The step where I get bogged down – and which causes me to produce merely good work, as opposed to great work – is the literal, physical act of transforming my personal insight about mundane data into something readable by others. Whether the end result needs to be a two by two graph, a blog post, a book chapter, an email, a spreadsheet, a pdf, a web-ready image, a web page, a snip of video or audio…or an article for an insanely great compilation like this, the point at which I can lose my enthusiasm, begin to get unfocussed, or simply just lose my way because it is so tiresome is in translating my insight into the final ‘product’.

That’s why I have templates. Literally hundreds of them. They’re all filed and tagged so I can recover them easily and instantly. I have templates for every common output model I use (see then list above), and once I envision the shape of the output I want, I can pull up the appropriate template and start producing the final product right away.

Does this mean that there’s a sameness (or worse, a staleness) to everything I do?

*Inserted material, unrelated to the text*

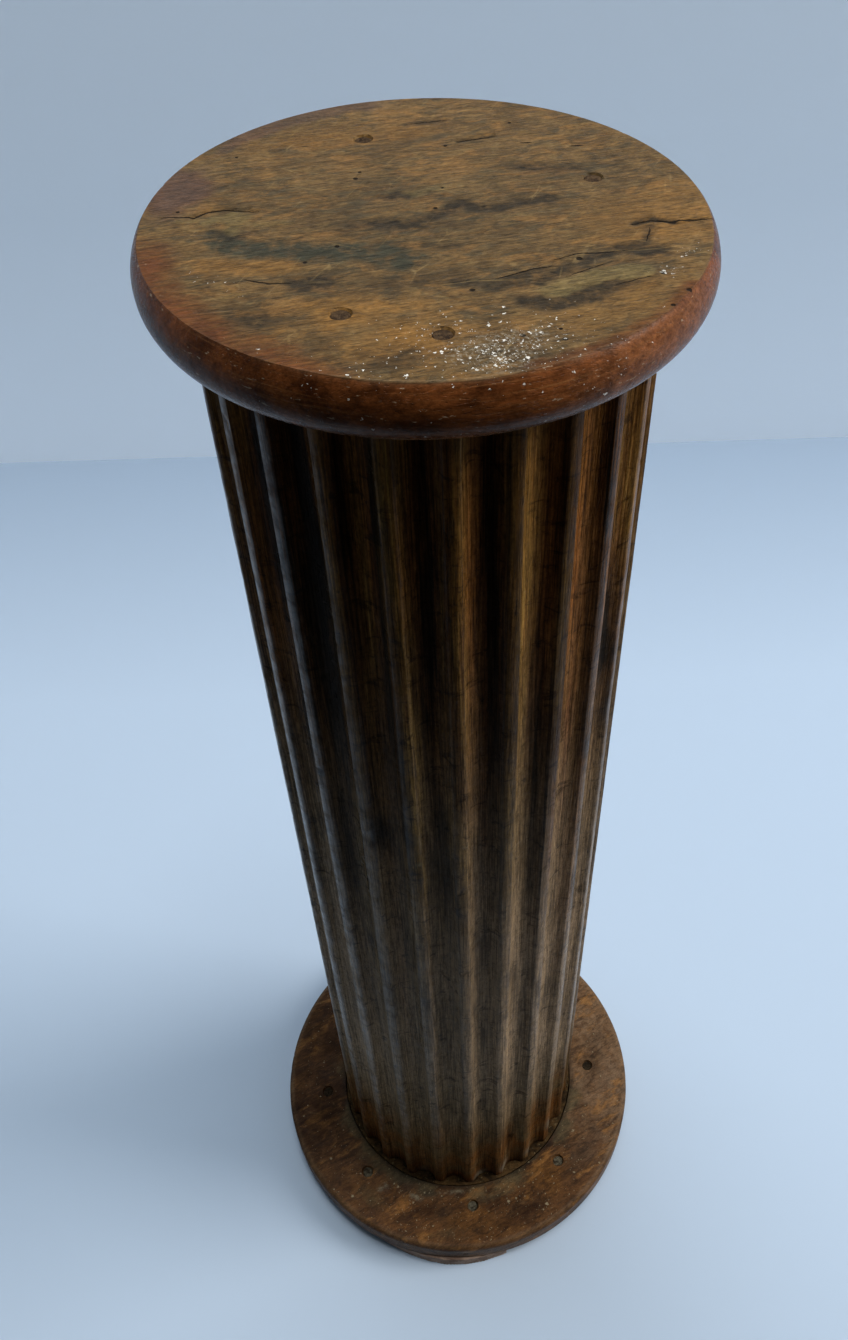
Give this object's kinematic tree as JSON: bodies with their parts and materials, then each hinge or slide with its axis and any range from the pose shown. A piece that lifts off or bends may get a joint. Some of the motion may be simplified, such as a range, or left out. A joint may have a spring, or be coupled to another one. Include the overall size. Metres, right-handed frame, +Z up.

I hope not, because the time, energy and enthusiasm I would have wasted trying to create from scratch a two-by-two graph or the structure of an email, is instead invested in making this graph, this email ‘sing’.

I’ve built up my template inventory over the last ten years, and I continue to add to it regularly. It saves me literally hours of work every single day, and more importantly, it allows me to direct my creative energies almost exclusively on making each individual piece of work I produce great (or at least as great as I can make it).